Paul Mulrooney

Personal information
- Full name: Paul Mulrooney
- Date of birth: 27 January 1990 (age 35)
- Place of birth: Bishopbriggs, Scotland
- Position(s): Midfielder

Youth career
- –2006: Rossvale Boys Club
- 2006–2009: Heart of Midlothian

Senior career*
- Years: Team / Apps / (Gls)
- 2008–2011: Heart of Midlothian / 6 / (0)
- 2010–2011: → Brechin City (loan) / 2 / (0)
- 2011: → Clyde (loan) / 6 / (0)

= Paul Mulrooney =

Scottish footballer

Paul Mulrooney (born 27 January 1990 in Bishopbriggs, Scotland) is a Scottish professional footballer who plays as a midfielder and last played for Scottish Premier League club Hearts.

==Career==
Mulrooney joined Hearts from Rossvale Boys Club and then graduated from the club's Academy in July 2006. He made his first team debut on 28 November 2009 as a 90th-minute substitute in a 2–1 victory over Kilmarnock at Rugby Park. On 5 March 2010 he was a late inclusion in the starting line-up for a match against Dundee United following an injury to captain Michael Stewart in the warm-up and impressed in a 1–0 defeat.

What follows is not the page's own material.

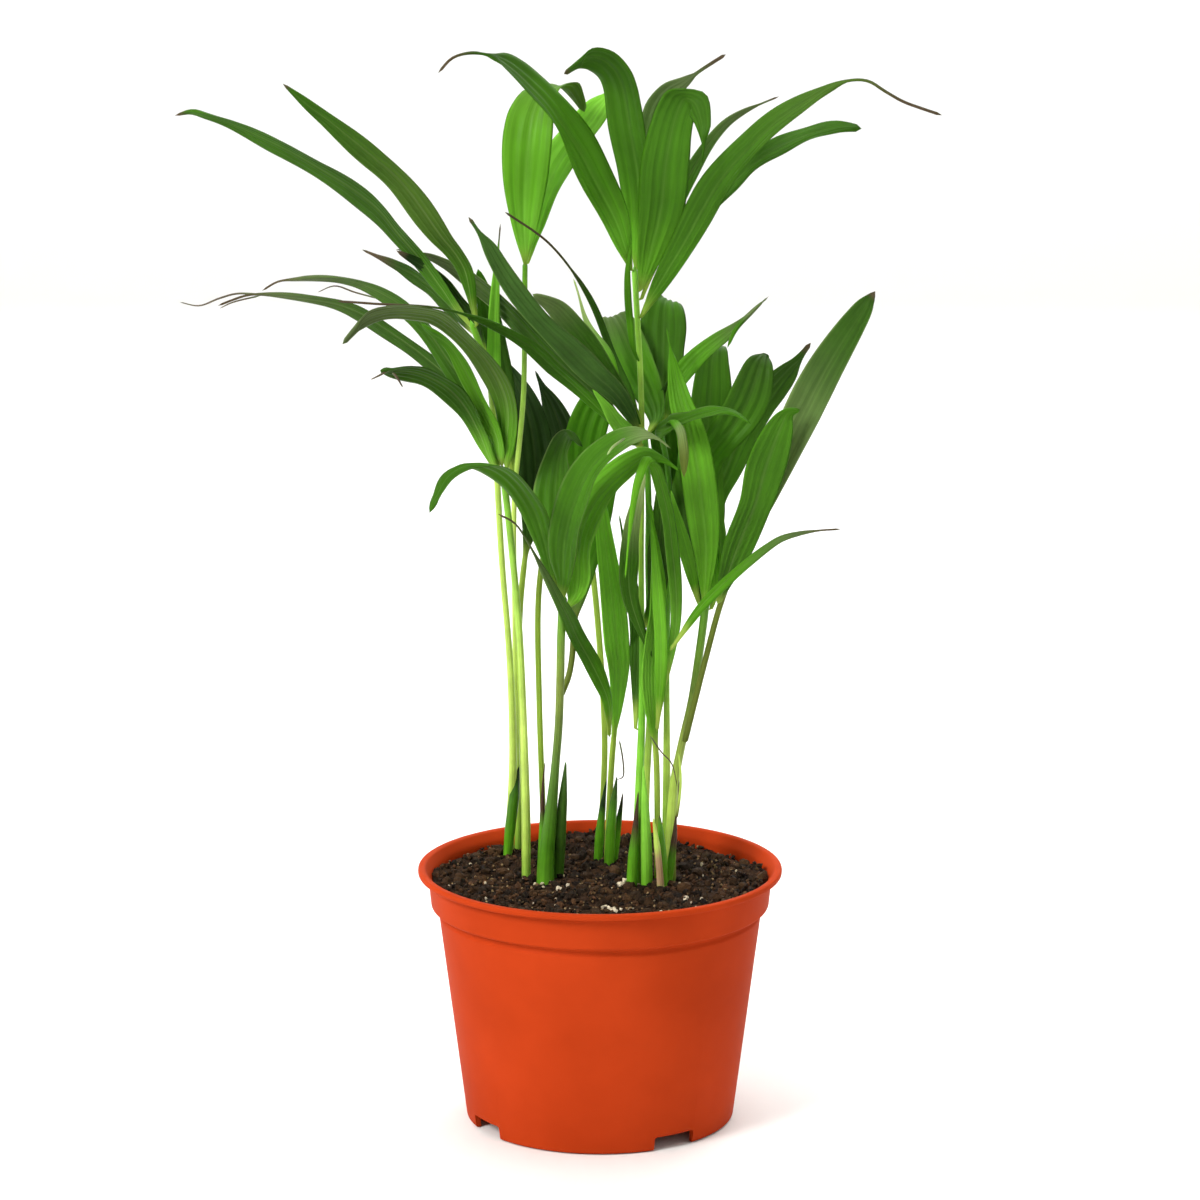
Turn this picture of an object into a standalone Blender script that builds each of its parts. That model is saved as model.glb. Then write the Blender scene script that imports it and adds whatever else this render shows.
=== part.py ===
"""A young feather palm growing in a round plastic nursery pot.

The pot is a turned wall with a rolled lip, a stepped collar, drain notches in its foot
and a small centre pad. Soil fills it nearly to the lip. Three clumps of seedlings stand
in the soil. Each leaf stalk is a tapered stem, and each leaflet is a thin folded blade.

The pot's axis is Z, the pot stands on Z = 0, and -Y is the front.
Tables are in millimetres and are turned into metres as the meshes are made.
"""

import math
import random

import bpy
import numpy as np

MM = 0.001
FIT = 0.3  # gap between neighbouring pieces

# Pot, a 6 inch nursery pot
POT_HEIGHT = 107.0
LIP_RADIUS = 76.0
LIP_THICKNESS = 2.4
COLLAR_RADIUS = 71.6
COLLAR_HEIGHT = 16.0
COLLAR_STEP = 4.2
FOOT_RADIUS = 56.0
WALL = 1.6
FLOOR_HEIGHT = 8.0
PAD_RADIUS = 12.0
POT_TURN_STEPS = 64

# Drain notches and drain holes
NOTCH_COUNT = 4
NOTCH_WIDTH = 19.0
NOTCH_HEIGHT = 5.8
NOTCH_FIRST_ANGLE = math.radians(-57.0)
DRAIN_RADIUS = 4.0
DRAIN_CENTRE_RADIUS = 46.0

# Soil
SOIL_TOP = 100.0
SOIL_BUMP = 1.1
SOIL_RINGS = 6
SOIL_STEPS = 32
PLANTING_DEPTH = 12.0
SOCKET_EASE = 0.3

# Stalks and blades
STATION_SPACING = 8.0
STALK_SPACING = 19.0
STALK_SIDES = 8
SHEATH_SHARE = 0.45  # how far up a stalk its thick lower part reaches
STALK_HALF_WIDTH = 1.3
BLADE_HALF_THICKNESS = 0.3
EDGE_SHARE = 0.5  # thickness of a blade's edge beside that of its midrib
BASE_HALF_WIDTH = 0.75
TIP_HALF_WIDTH = 0.35
SEAT_REACH = 7.0
BASE_TAPER = 0.8
SLENDER = 0.75  # how quickly a pointed blade narrows towards its tip
ROUND = 0.45  # the same for a blade whose tip is blunt or folded over

TONES = {
    "light": (0.22, 0.42, 0.06),
    "fresh": (0.13, 0.30, 0.04),
    "mid": (0.07, 0.20, 0.03),
    "dark": (0.03, 0.09, 0.02),
}
STALK_COLOUR = (0.42, 0.58, 0.16)
POT_COLOUR = (0.58, 0.06, 0.02)
SOIL_COLOUR = (0.035, 0.02, 0.013)

planted = []  # (x, y, radius) of every stem that goes into the soil
stalk_lines = []  # (centre, radius) about every millimetre along every stalk


def clear_scene():
    for item in list(bpy.data.objects):
        bpy.data.objects.remove(item, do_unlink=True)


def finish(item, colour, roughness):
    """Gives an object its own material and smooth shading with crisp corners."""
    skin = bpy.data.materials.new(item.name + "_finish")
    skin.use_nodes = True
    shader = skin.node_tree.nodes["Principled BSDF"]
    shader.inputs["Base Color"].default_value = (*colour, 1.0)
    shader.inputs["Roughness"].default_value = roughness
    item.data.materials.append(skin)
    item.data.shade_smooth()
    item.data.set_sharp_from_angle(angle=math.radians(40))


def add_mesh(name, points, faces):
    """Adds a mesh object from points in millimetres."""
    mesh = bpy.data.meshes.new(name)
    mesh.from_pydata([tuple(np.array(p) * MM) for p in points], [], faces)
    mesh.update()
    item = bpy.data.objects.new(name, mesh)
    bpy.context.scene.collection.objects.link(item)
    return item


def smooth_path(points, spacing):
    """Evenly spaced stations on a smooth curve through the guide points."""
    guide = np.array(points, float)
    control = np.vstack([2 * guide[0] - guide[1], guide, 2 * guide[-1] - guide[-2]])
    fine = []
    for i in range(len(guide) - 1):
        a, b, c, d = control[i:i + 4]
        for t in np.linspace(0.0, 1.0, 16, endpoint=False):
            bend = (2 * a - 5 * b + 4 * c - d) * t + (3 * b - a - 3 * c + d) * t * t
            fine.append(b + 0.5 * t * (c - a + bend))
    fine.append(guide[-1])
    fine = np.array(fine)
    steps = np.linalg.norm(np.diff(fine, axis=0), axis=1)
    distance = np.concatenate([[0.0], np.cumsum(steps)])
    count = max(6, round(distance[-1] / spacing) + 1)
    even = np.linspace(0.0, distance[-1], count)
    return np.column_stack([np.interp(even, distance, fine[:, k]) for k in range(3)])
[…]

During the 2010-11 season he spent a month on loan at Brechin City, joining them on 1 November 2010 and joined Clyde on loan for the remainder of the reason in February 2011. On 26 May 2011 Hearts announced that Mulrooney would not have his contract renewed and was free to seek a new club after six competitive appearances for the club and almost five years at Tynecastle.